What characterizes Wilderness? For those who care passionately about Wilderness, it seems that this question is an important part of their agenda Especially in the U.S., Wilderness character is an important topic, because the central role of the U.S. Wilderness Act is to preserve Wilderness character.
So let’s have a look what Wilderness character means in the U.S. and what it should mean in Europe (hypothetically).
Please also read: Challenge To Protect European Forests
Wilderness character in the U.S
Wilderness character as an issue arose in U.S. after the Wilderness Act was approved in 1964. The Act states that federal agencies, like the National park System, are responsible for preserving the wilderness character of wilderness areas. But this wording was considered not clear enough to implement the Wilderness Act. To fix this, some authors explored the historical writings of the framers of the Wilderness Act with a objective to develop a deeper understanding of the meanings of Wilderness character.
This exploration reveals three mutually reinforcing societal ideals that are integral to the historic purpose of Wilderness and to understanding Wilderness character:
- Natural environments that are relatively free from modern human impacts
- Personal experiences in natural environments that are relatively free from the encumbrances and signs of modern society
- Symbolic meanings and relationships that people and society have with Wilderness
As a result of this process, we might describe Wilderness character as the combination of biophysical, experiential, and symbolic ideals that distinguishes Wilderness from other lands. These ideals combine to form a complex and subtle set of relationships between the land, its management, and the meanings people associate with Wilderness.
This identification of three mutually reinforcing societal ideals led to the process of defining Wilderness. Based on that, four qualities of Wilderness character were identified.
Wilderness character in Europe
What this mea for Europe? There is no European equivalent of the Wilderness Act. There is no European Wilderness Directive. Individual European countries have very diverse legal systems to protect nature in quality standards similar to the Wilderness Act. Only in the last decade the European Wilderness definition was developed and gradually successfully implemented.

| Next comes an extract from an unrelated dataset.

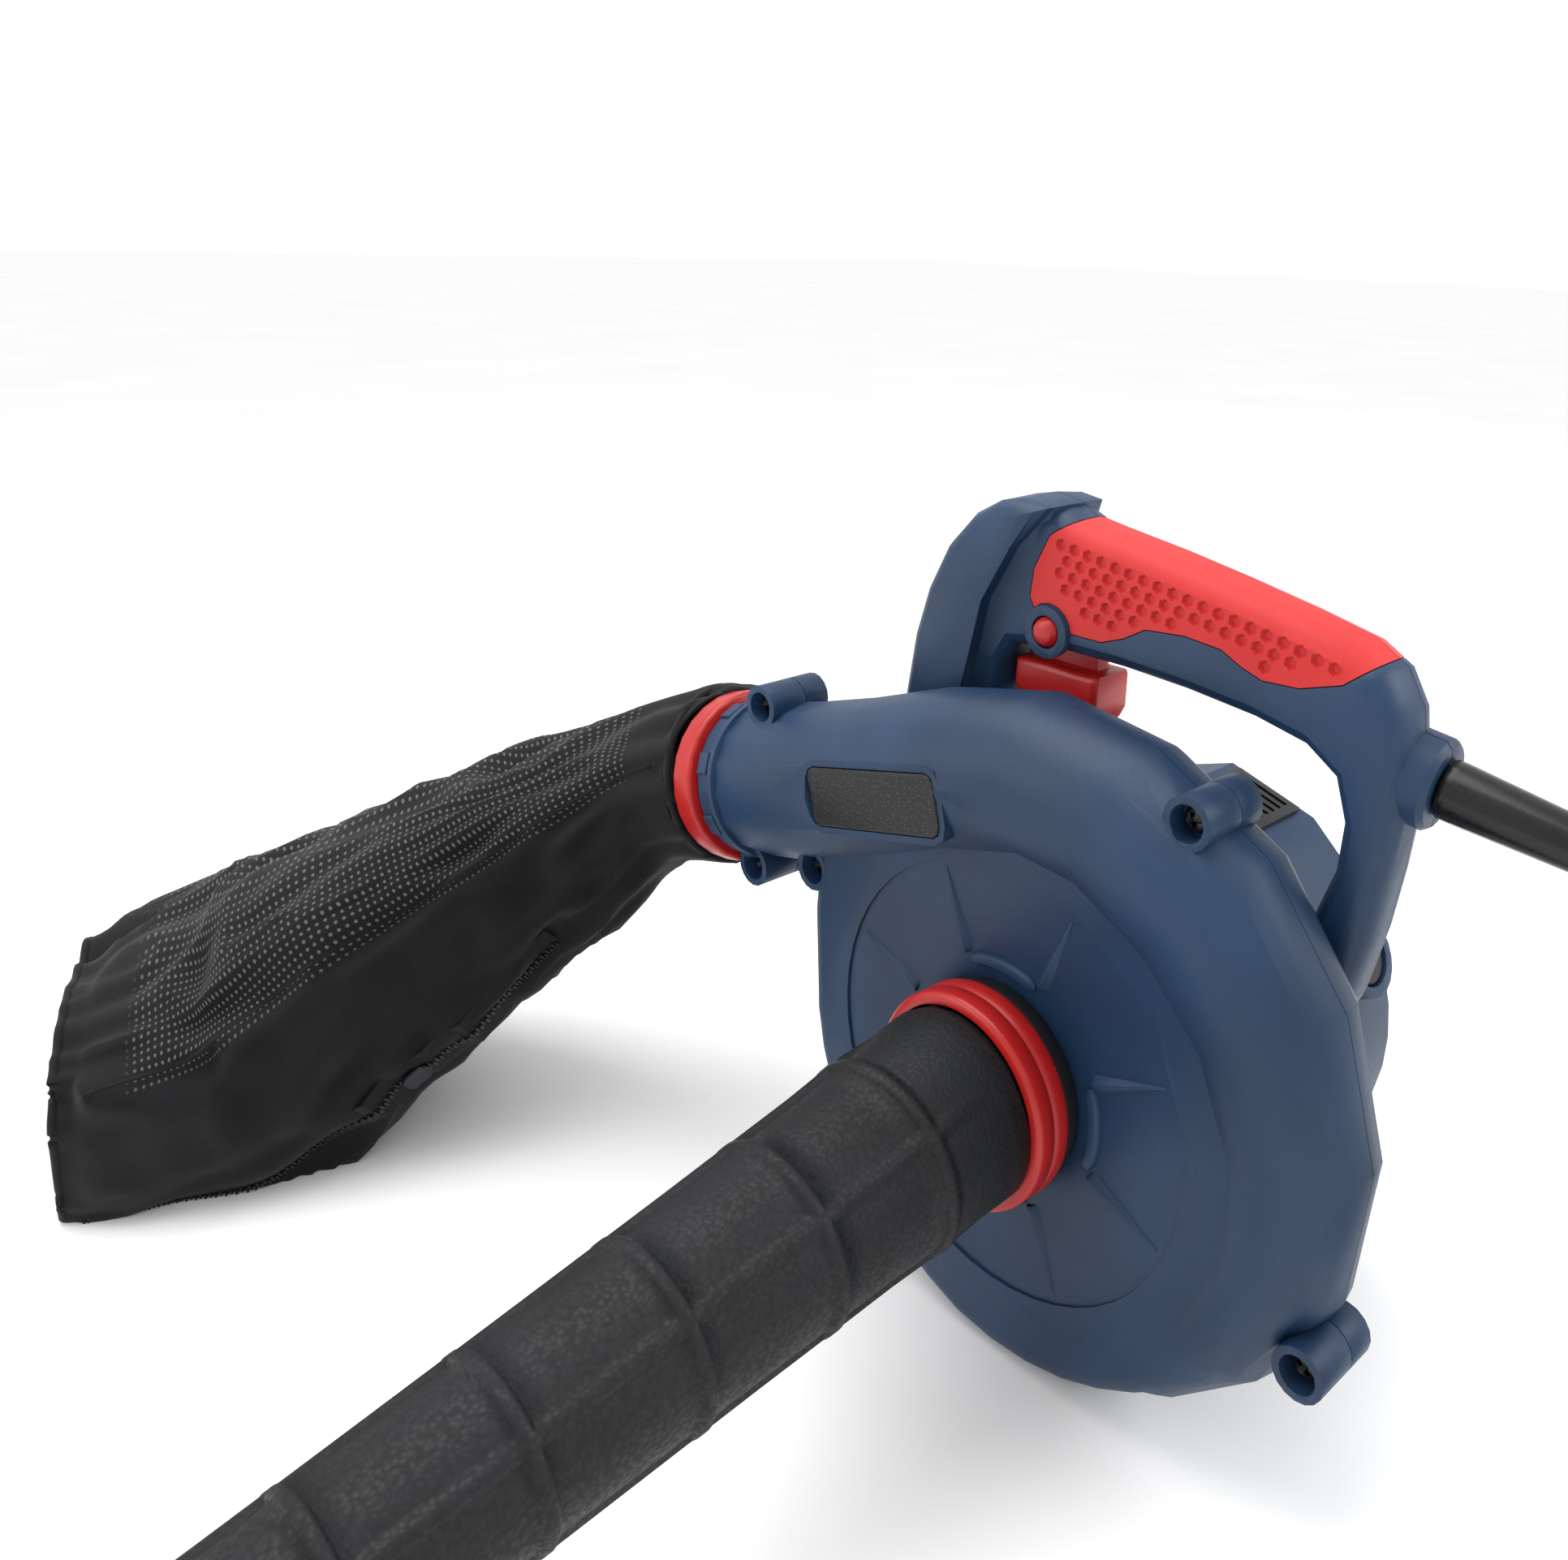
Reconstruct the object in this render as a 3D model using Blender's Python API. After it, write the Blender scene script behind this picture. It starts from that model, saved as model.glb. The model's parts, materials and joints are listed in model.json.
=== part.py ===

To start from this difficult basis, the initial approach was to collect experience through implementing Wilderness focused pilot projects. This period lasted twelve years and led up to the European Comission Conference on Wilderness and Large Natural Habitat Areas in 2009. This conference finally brought an agreement on the definition of European Wilderness.
The role of the European Wilderness Quality Standard
In 2010, one step closer to the subject of Wilderness character was done. This step was the very first version of the European Wilderness Quality Standard and Audit System. This step turned out to be crucial to reach coherence in Wilderness definitions in all European countries.

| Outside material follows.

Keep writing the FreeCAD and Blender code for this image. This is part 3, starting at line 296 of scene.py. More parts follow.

It also led to the setting up of the European Wilderness Network. This allowed not only to update European Wilderness Quality Standard and Audit System, but first of all to learn how to equally and fairly interpret and implement Wilderness all over Europe. With this experience gained, we were able to identify societal ideals that are integral to the European context of Wilderness. To better understand the European Wilderness character, we also looked at this subject through the prism of U.S. Wilderness character.
We found that we can similarly describe the European Wilderness character as the combination of biophysical, experiential, and symbolic ideals that distinguishes Wilderness from other lands.

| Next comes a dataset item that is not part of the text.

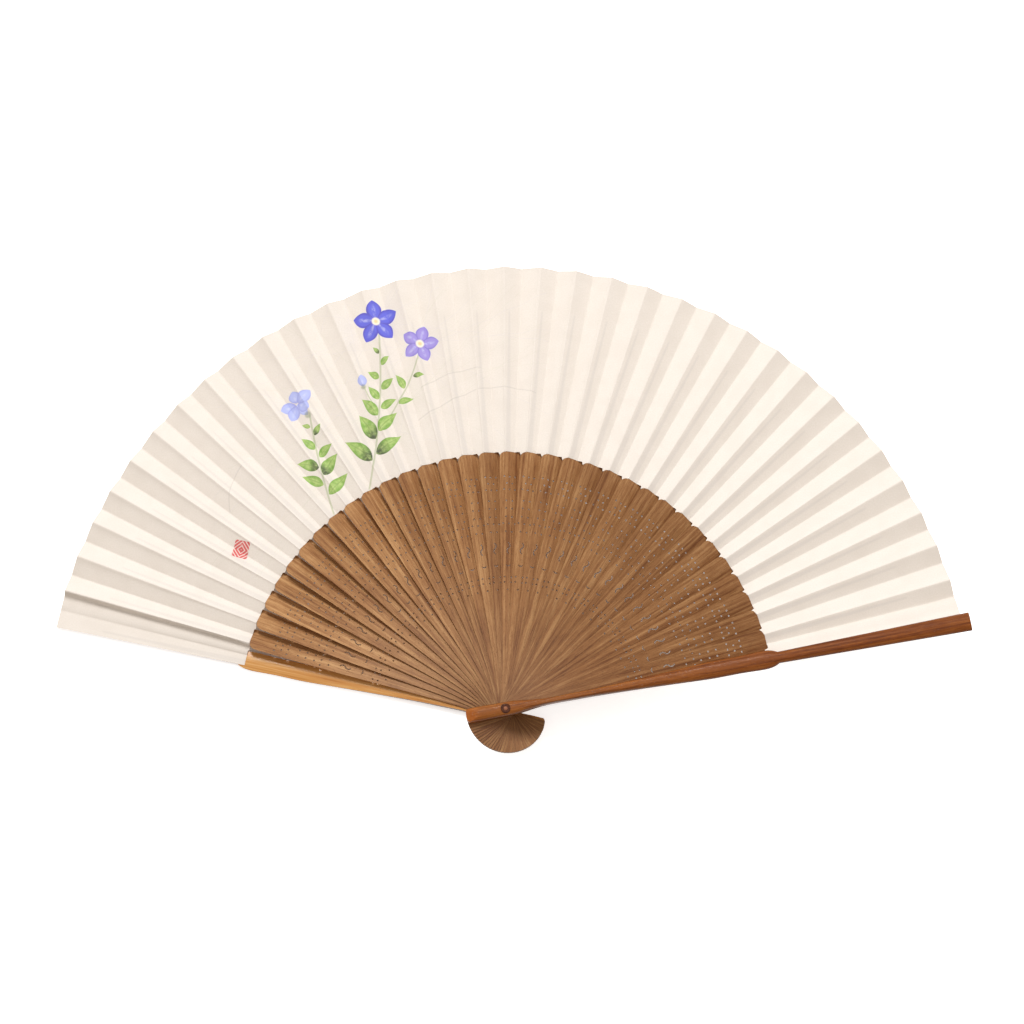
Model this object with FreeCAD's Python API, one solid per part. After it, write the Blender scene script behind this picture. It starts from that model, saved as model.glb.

In this context, identification of three mutually reinforcing societal ideals could become a reality also in Europe.
It seems that the process to protect Wilderness in the U.S and Europe arose through quite different ideas and processes. However, outcomes seem to be pretty compatible. Therefore, the common idea seems to be present on both sides of the ocean. That is to protect fragments of wild nature as a fundation of future recovery of the global ecological balance.
Nevertheless, there is still so much more to learn about Wilderness. More studies to clarify this subject are much needed.